The Ocean Is Warming More Quickly Than We Thought

A new study confirms that the oceans are absorbing heat from climate change at a faster rate, endangering marine wildlife.

For years, climate deniers have harped on an atypical trend in the global temperature dataset: that the rate of climate change slowed or even stalled beginning in the late 1990s. They claim that this global warming “hiatus” proves that climate change is natural instead of manmade. 

The hiatus has already been debunked, but deniers won't let up. Now, a new study, published this week in Science Advances, confirms yet again that a full-blown hiatus did not occur, as the odd trendline was a mere artifact of misinterpreted data. The findings also square with a growing body of evidence showing that the ocean is absorbing our excess heat, and that a warmer ocean is already affecting marine life.

The short version of this story starts in 2015, when the National Oceanic and Atmospheric Administration (NOAA) published an update to their global temperature dataset. That dataset combines ocean temperature readings from a variety of sources that don't always fit together well. Until 1990, ocean temperatures were measured aboard ships—first by sticking thermometers into buckets of water, and later by instruments in the engine room. But over the last 25 years, those ship measurements have been displaced by thousands of floating buoys, which directly measure ocean water at the surface and beam the data to satellites.

“In 1990, we got 95 percent of our measurements from ships; today, we get 85 percent of our measurements from buoys,” says Zeke Hausfather, a data analyst at Berkeley Earth, an independent scientific nonprofit that reanalyzes climate data. “Each of those different things measures temperature a little differently.”

Over time, it became clear that the buoy measurements are more accurate than the ship-based ones. So when NOAA updated its dataset in 2015, they preferred buoy data over ship data whenever possible. The new analysis showed that they had previously underestimated ocean temperatures—and, as a result, had underestimated global surface temperatures, too.

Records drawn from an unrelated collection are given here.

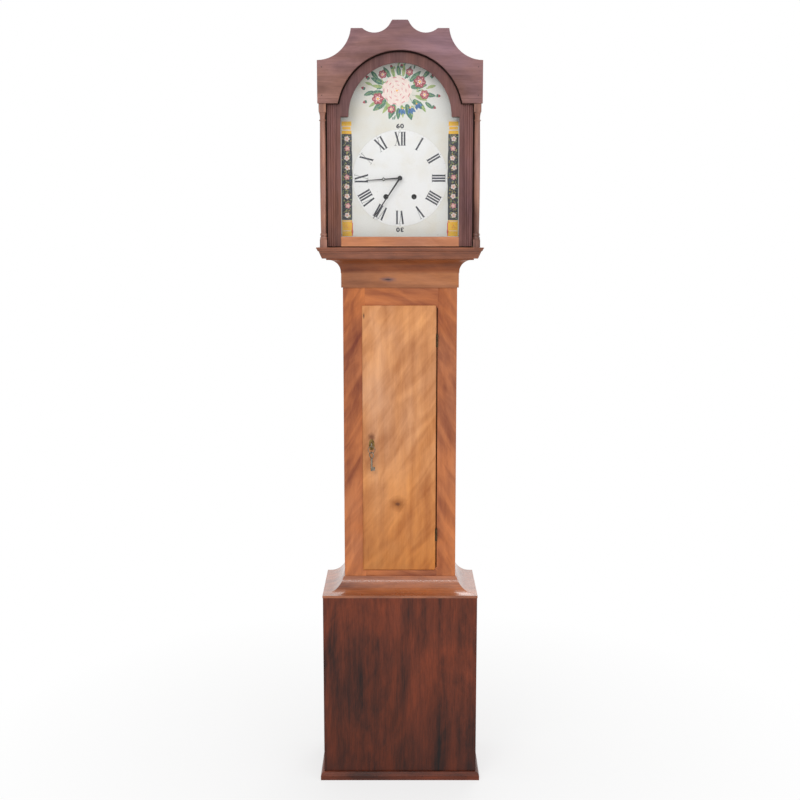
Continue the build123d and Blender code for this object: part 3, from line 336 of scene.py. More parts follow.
# Woods: dark and light ends of each tone, how much each pattern moves it, roughness and coat
woodLooks = {
    "base": {"dark": linear(26, 12, 10), "light": linear(136, 64, 36), "streak": 0.5, "rings": 0.14,
             "rays": 0.1, "blotch": 0.66, "pores": 0.3, "rough": (0.34, 0.5), "coat": 0.06},
    "moulding": {"dark": linear(112, 54, 26), "light": linear(206, 126, 76), "streak": 0.55, "rings": 0.2,
                 "rays": 0.1, "blotch": 0.4, "pores": 0.15, "rough": (0.24, 0.4), "coat": 1.0},
    "hoodMoulding": {"dark": linear(78, 36, 20), "light": linear(170, 104, 72), "streak": 0.55, "rings": 0.2,
                     "rays": 0.1, "blotch": 0.4, "pores": 0.15, "rough": (0.25, 0.42), "coat": 0.6},
    "trunk": {"dark": linear(112, 48, 28), "light": linear(208, 130, 78), "streak": 0.22, "rings": 0.14,
              "rays": 0.36, "blotch": 0.6, "pores": 0.08, "rough": (0.32, 0.48), "coat": 0.2},
    "throat": {"dark": linear(116, 60, 30), "light": linear(206, 132, 84), "streak": 0.4, "rings": 0.3,
               "rays": 0.12, "blotch": 0.4, "pores": 0.1, "rough": (0.32, 0.48), "coat": 0.25},
    "door": {"dark": linear(150, 84, 34), "light": linear(234, 172, 112), "streak": 0.2, "rings": 0.14,
             "rays": 0.25, "blotch": 0.5, "pores": 0.06, "rough": (0.32, 0.5), "coat": 0.2},
    "hood": {"dark": linear(72, 42, 38), "light": linear(146, 100, 92), "streak": 0.55, "rings": 0.1,
             "rays": 0.06, "blotch": 0.4, "pores": 0.2, "rough": (0.42, 0.62), "coat": 0.06},
    "crest": {"dark": linear(80, 50, 49), "light": linear(164, 124, 122), "streak": 0.35, "rings": 0.12,
              "rays": 0.05, "blotch": 0.55, "pores": 0.15, "rough": (0.5, 0.7), "coat": 0.0},
    "turned": {"dark": linear(88, 52, 40), "light": linear(184, 132, 112), "streak": 0.8, "rings": 0.2,
               "rays": 0.1, "blotch": 0.4, "pores": 0.2, "rough": (0.26, 0.44), "coat": 0.4},
    "rail": {"dark": linear(156, 90, 54), "light": linear(238, 170, 126), "streak": 0.4, "rings": 0.2,
             "rays": 0.1, "blotch": 0.3, "pores": 0.1, "rough": (0.3, 0.46), "coat": 0.25},
    "plain": {"dark": linear(112, 80, 54), "light": linear(176, 142, 104), "streak": 0.6, "rings": 0.4,
              "rays": 0.0, "blotch": 0.4, "pores": 0.3, "rough": (0.62, 0.85), "coat": 0.0},
    "mask": {"dark": linear(44, 28, 23), "light": linear(80, 54, 44), "streak": 0.5, "rings": 0.2,
             "rays": 0.0, "blotch": 0.3, "pores": 0.2, "rough": (0.5, 0.7), "coat": 0.0},
}
grainTurns = {"up": (0, 0, 0), "across": (0, math.radians(90), 0), "deep": (math.radians(90), 0, 0)}
random.seed(11)


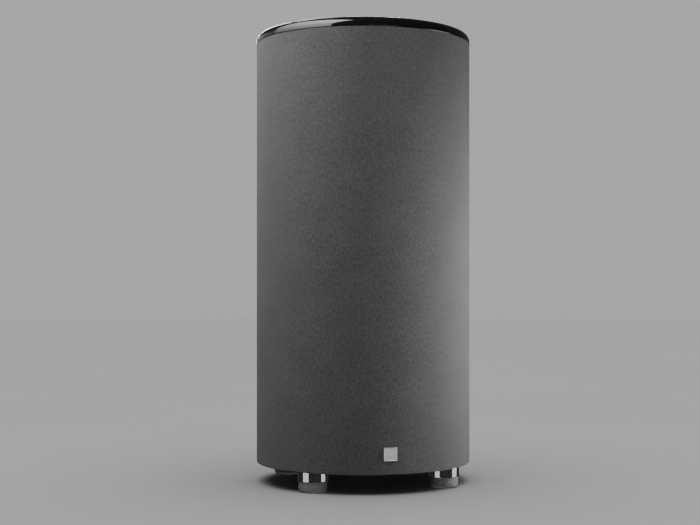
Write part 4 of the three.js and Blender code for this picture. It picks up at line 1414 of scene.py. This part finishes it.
def lights(floor):
    """Panels high on the left and low on the right shape the cylinder; two low ones shine in the feet."""
    left = softbox("left", -80, 0.95, 1.63, (1.71, 1.42), 26.5, 1.15, floor, spread=130)
    fading(left, (0.4, 1.6), (0.5, 1.5))
    softbox("left_back", -138, 1.35, 1.1, (1.1, 0.35), 0.5, 0.85, floor)
    softbox("right", 72, 0.85, 0.4, (0.45, 0.5), 4.4, 0.36, floor, spread=105)
    softbox("front", 8, 2.6, 0.5, (1.4, 0.5), 22, 0.4, floor)
    softbox("low_left", -64, 1.5, 0, (1.1, 0.9), 4, 0, floor)
    softbox("low_right", 68, 1.5, 0, (1.1, 0.9), 4, 0, floor)
    softbox("back", 171, 2.0, 1.0, (0.6, 1.0), 8, 0.45, floor, spread=80)
    through_floor(softbox("below", 0, 0, -1.3, (0.28, 0.28), 5, 0.05, floor), floor)
    floor_light(floor)


CAMERA_AZIMUTH = -13.75
CAMERA_DISTANCE = 2.64
CAMERA_HEIGHT = 0.3805
CAMERA_LENS = 68.2
CAMERA_SHIFT = (-0.0187, 0.037)


def camera():
    """A level camera, with its lens shifted so that the cabinet fills the frame as it should."""
    data = bpy.data.cameras.new("camera")
    data.lens = CAMERA_LENS
    data.sensor_width = 36
    data.shift_x, data.shift_y = CAMERA_SHIFT
    obj = add("camera", data)
    azimuth = math.radians(CAMERA_AZIMUTH)
    obj.location = (math.sin(azimuth) * CAMERA_DISTANCE, -math.cos(azimuth) * CAMERA_DISTANCE, CAMERA_HEIGHT)
    obj.rotation_euler = (math.pi / 2, 0, azimuth)
    bpy.context.scene.camera = obj


# ---------------------------------------------------------------- assembly

fabric_sleeve()
seam()
top_cap()
acoustic_lining()
badge()
port()
feet()
driver()
amplifier()

DRESSED = ("top_bulkhead", "driver_basket", "driver_terminals", "input_board",
           "power_board", "heat_sink", "transformer", "reservoir_capacitor", "mode_switch_body")
for cad_node in DRESSED:
    dress(cad_node)
dress("bottom_baffle", finish=PAINTED_BOARD)
dress("cabinet_tube", finish=PAINTED_BOARD)
dress("amp_housing", finish=TRAY_STEEL)

surroundings()
lights(stage_floor())
camera()
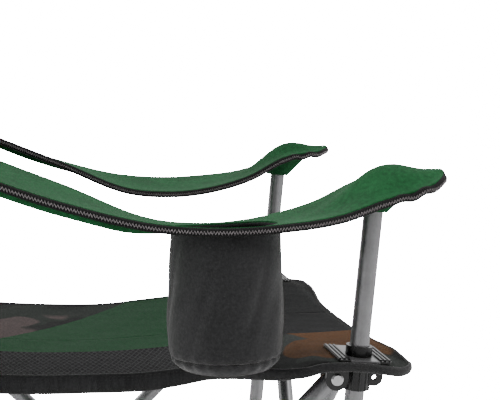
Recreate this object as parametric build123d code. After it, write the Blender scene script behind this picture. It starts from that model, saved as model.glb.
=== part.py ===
"""Folding camp chair: four posts, eight cross tubes in four scissor pairs, sliding seat hubs and fabric.

Millimetres.  +Z is up, the chair faces -Y, +X is the sitter's left.  The origin is on the floor, under the
middle of the chair.  Every corner has a frame of its own: z runs up the leaning post, x stays level.
"""
from build123d import *
from math import asin, atan2, cos, degrees, radians, sin, hypot
import os

# ---- tubes and scissors ----
TUBE_R = 8.25                 # coated steel tube, outside radius
TUBE_WALL = 1.0
NOSE_R = 8.6                  # rounded tube ends, about the end pins
PAIR_OFFSET = 8.6             # each tube of a crossing pair stands this far from the pair's mid plane
SIDE_LOWER = 230.0            # side tube, foot pin to crossing pin
SIDE_UPPER = 279.0            # side tube, crossing pin to hub pin
SIDE_ANGLE = 45.0             # side tubes above the horizontal, chair open
CROSS_HALF = 254.5            # front and back tubes, end pin to crossing pin
PIN_REACH = 22.0              # post axis to every end pin
FOOT_PIN_Z = 30.0             # side pins of the feet above the floor
# ---- posts ----
FRONT_POST_ABOVE = 166.0      # post top above the seat hub's pins
BACK_POST_ABOVE = 410.0
SLIDE_GAP = 0.5               # hub bore round the post
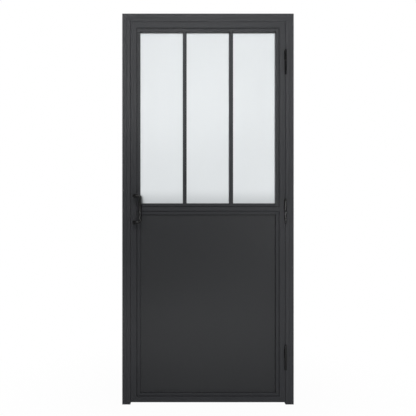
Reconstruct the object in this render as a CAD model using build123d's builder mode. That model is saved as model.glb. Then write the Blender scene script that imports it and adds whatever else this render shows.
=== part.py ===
from build123d import *
import os

# Glazed interior door of coated aluminium profiles, with its frame.
# Millimetres. +X towards the hinges, -Y towards the side the leaf opens to, +Z up.
# The origin lies on the floor, halfway across the doorway, in the middle of the frame's depth.
# A section is drawn in (u, v): u from the outer edge towards the middle of the opening,
# v from the front face backwards.

# Overall sizes. The leaf's size is that of its face, whose lip hides the wider gap behind it.
leaf_width = 830.0
leaf_height = 2040.0
leaf_thickness = 40.0
face_lip = 1.0
face_lip_depth = 3.0
floor_gap = 12.0
leaf_gap = 1.0
frame_face = 44.0
frame_depth = 72.0

# Profile walls and edges
frame_wall = 2.0
leaf_wall = 2.0
edge_round = 1.0
face_line_at = 23.6
face_line_width = 1.6
face_line_depth = 0.9
frame_web_at = 36.0

# Leaf profiles
stile_face = 32.0
mid_rail_face = 21.2
mid_rail_centre_z = 1049.1
lip_depth = 11.0
bead_groove = 3.0
bead_groove_depth = 6.0
bead_width = 16.2
bead_wall = 1.6
bead_round = 0.8
tongue_thickness = 1.4
tongue_reach = 1.6
tongue_clearance = 0.2
tongue_shoulder = 0.8

# Infill
glass_thickness = 6.0
panel_thickness = 16.0
panel_skin = 1.5
gasket_thickness = 2.0
gasket_edge = 1.0
gasket_set_back = 0.4
infill_bite = 12.0
infill_clearance = 0.1

# Glazing bars between the panes
bar_width = 20.0
bar_web = 3.0
bar_bite = 6.0
bar_count = 2
bar_wall = 1.6
bar_web_set_back = 4.0
bar_web_clearance = 0.3

# Door stop and its seal
stop_width = 12.0
stop_set_back = 4.0
stop_wall = 1.6
seal_radius = 3.6
seal_foot_width = 2.4
seal_foot_depth = 3.4
seal_clearance = 0.1
seal_leaf_clearance = 0.35

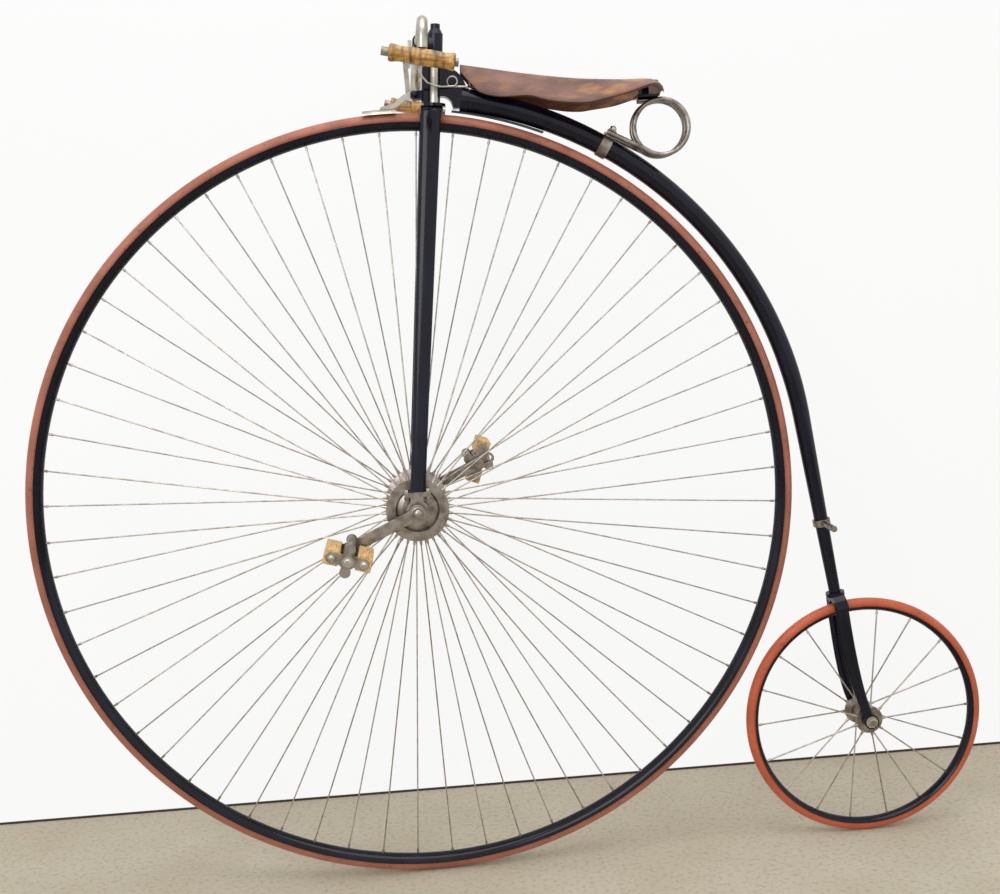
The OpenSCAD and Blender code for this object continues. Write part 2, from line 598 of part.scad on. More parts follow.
// a wire from beside the head, once round the neck's bolt, to the saddle's nose
wire_bolt = [107, 44.5];
wire_r = 1.7;
module front_saddle_wire() color("#b9b4a8") place() translate([0, 0, front_wheel_d]) {
    turn_r = 6 + wire_r + seat_gap;
    y0 = -11 - wire_r - seat_gap;
    path = concat(
        [[52, -29.5, 66], [57, -29.5, 53], [65, -28.5, 43], [76, -24, 38], [90, -18.8, 36.2]],
        [for (k = [0:20]) let (a = -90 + 360 * k / 20) [wire_bolt[0] + turn_r * cos(a),
            y0 - 3.9 + 3.9 * k / 20, wire_bolt[1] + turn_r * sin(a)]],
        [[118, y0, 36], [131, y0, 35.2], [140, -8, 34.6], [148, -nose_w - wire_r - seat_gap, 34.2]]);
    sweep(path, [for (p = path) wire_r], [0, 1, 0], 10);
}
module saddle_clip() color("#9a948c") place() translate(arc_pt(clip_a)) rotate([0, 90 - clip_a, 0])
    difference() {
        union() {
            translate([-9, 0, 0]) rotate([0, 90, 0]) cylinder(r = clip_r + 3, h = 18);
            translate([-7, seat_gap + coil_wire_d / 2 - wire_y, clip_r - 2])
                cube([14, 2 * (wire_y - coil_wire_d / 2 - seat_gap), 14]);
        }
        translate([-30, 0, 0]) rotate([0, 90, 0]) cylinder(r = clip_r + seat_gap, h = 60);
    }

front_tyre();
front_rim();
front_spokes();
front_hub();
front_axle();
left_crank();
right_crank();
left_pedal();
right_pedal();
left_pedal_rubbers();
right_pedal_rubbers();
pedal_pins();
fork_legs();
fork_crown();
head_web();
head_socket();
head_bolt();
front_bearings();
handlebar();
left_grip();
right_grip();
grip_rods();
brake_spoon();
brake_rod();
brake_lever();
steering_spindle();
neck();
backbone();
rear_fork();
rear_axle();
rear_hub();
rear_spokes();
rear_rim();
rear_tyre();
mounting_step();
tyre_guard();
saddle_leather();
saddle_nose();
saddle_cantle();
rear_saddle_springs();
front_saddle_wire();
saddle_clip();
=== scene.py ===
"""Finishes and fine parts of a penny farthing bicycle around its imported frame.

Everything is in metres in the frame's own axes: +x to the rear of the bicycle,
+y to the rider's right, +z up, with the rider's seat point as the origin.
"""

import json
import logging
import math
from dataclasses import dataclass
from enum import Enum

import bmesh
import bpy
from mathutils import Matrix, Vector

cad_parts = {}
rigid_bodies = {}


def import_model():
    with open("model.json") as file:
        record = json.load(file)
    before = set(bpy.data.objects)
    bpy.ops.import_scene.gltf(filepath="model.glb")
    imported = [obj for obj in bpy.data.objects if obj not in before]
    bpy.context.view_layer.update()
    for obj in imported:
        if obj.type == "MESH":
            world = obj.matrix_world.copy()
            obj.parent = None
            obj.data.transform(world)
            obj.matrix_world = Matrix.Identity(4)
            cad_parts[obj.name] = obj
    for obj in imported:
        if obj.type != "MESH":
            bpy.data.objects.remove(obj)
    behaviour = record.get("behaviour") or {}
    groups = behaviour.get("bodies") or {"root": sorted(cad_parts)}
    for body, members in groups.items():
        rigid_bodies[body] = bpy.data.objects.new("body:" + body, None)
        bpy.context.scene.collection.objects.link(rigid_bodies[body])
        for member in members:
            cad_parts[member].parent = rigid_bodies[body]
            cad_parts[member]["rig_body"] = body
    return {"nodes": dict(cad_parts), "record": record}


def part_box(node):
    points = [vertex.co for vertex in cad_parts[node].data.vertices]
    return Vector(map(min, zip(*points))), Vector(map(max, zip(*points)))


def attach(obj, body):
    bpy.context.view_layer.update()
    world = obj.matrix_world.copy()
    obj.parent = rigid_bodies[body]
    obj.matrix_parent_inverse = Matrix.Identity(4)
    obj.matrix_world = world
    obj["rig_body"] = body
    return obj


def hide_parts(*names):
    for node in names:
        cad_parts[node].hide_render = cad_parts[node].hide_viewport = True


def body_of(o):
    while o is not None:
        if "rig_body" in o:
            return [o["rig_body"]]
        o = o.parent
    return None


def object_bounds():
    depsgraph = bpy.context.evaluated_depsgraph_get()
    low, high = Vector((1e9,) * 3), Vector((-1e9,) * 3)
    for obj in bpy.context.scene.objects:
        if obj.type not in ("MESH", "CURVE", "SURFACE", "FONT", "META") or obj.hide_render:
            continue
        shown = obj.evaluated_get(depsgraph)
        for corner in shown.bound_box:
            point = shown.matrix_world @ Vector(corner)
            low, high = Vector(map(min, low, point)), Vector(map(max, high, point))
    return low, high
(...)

“They found that the actual amount of warming we’ve had in the last 15 years—this is through 2014—was about twice what was previously estimated,” Hausfather says. “And all of those changes were due from updating their ocean record.”

Climate deniers cried foul when they heard the news. The new data eliminated the global warming "hiatus"—the slowing or stalling of temperature rise between 1998 and 2012—which they saw as a major flaw in climate science. In December 2015, Congressman Lamar Smith (R-TX), chairman of the House Committee on Science, Space, & Technology who rejects climate science, wrote in a statement that NOAA employees “altered historical climate data to get politically correct results in an attempt to disprove the 18-year lack of global temperature increases.” Smith also subpoenaed the head of NOAA, demanding the names of employees who worked on the research and their communications. (NOAA declined to provide many of these details.)

Hausfather wasn’t involved in the NOAA study; he watched the political spectacle unfold from the sidelines. But when he took a look at the updated temperature record, he grew interested—from a scientific standpoint—because it conflicted with another prominent climate dataset.

“Not only did their new record show more warming than their old record, but it also showed more warming than the UK Hadley Center record, which is probably the most commonly used global temperature record and ocean temperature record,” he says. “We wanted to find out: Which of these were right?”

Hausfather wanted to compare the NOAA and Hadley records to other independent records of ocean temperatures, ideally ones that don’t combine measurements from multiple sources. He found three such datasets: buoy data on its own; temperatures taken by satellites; and readings from Argo floats, which measure ocean temperatures from the surface to the deep sea.

His analysis showed that each of those independent datasets more closely matched NOAA’s updated record than NOAA's old dataset or the Hadley record, supporting the case that the oceans warmed 0.12°C (0.22°F) per decade since 2000, rather than 0.07°C. “We confirmed that we’ve been underestimating the rate of warming in recent years,” Hausfather says. “Ultimately it’s an important vindication of the folks at NOAA: that they’re not cooking the books or making other changes to the data.”

The ocean absorbs most of the planet's excess heat—more than 90 percent of it—and in recent years, the ocean has warmed more quickly than expected at the surface and in the deep sea. The increase in temperature is already having noticeable effects. Commercial fish species are migrating north to cooler waters beyond the reach of fishermen. Seabirds’ diets are shifting, sometimes causing breeding failures or die-offs. And warm ocean water lapping at ice shelves and glaciers from below is causing rapid melting beyond that predicted by most climate models.

It’s increasingly clear that the ocean is warming, and it's caused by manmade climate change. This new study should set the debate to rest.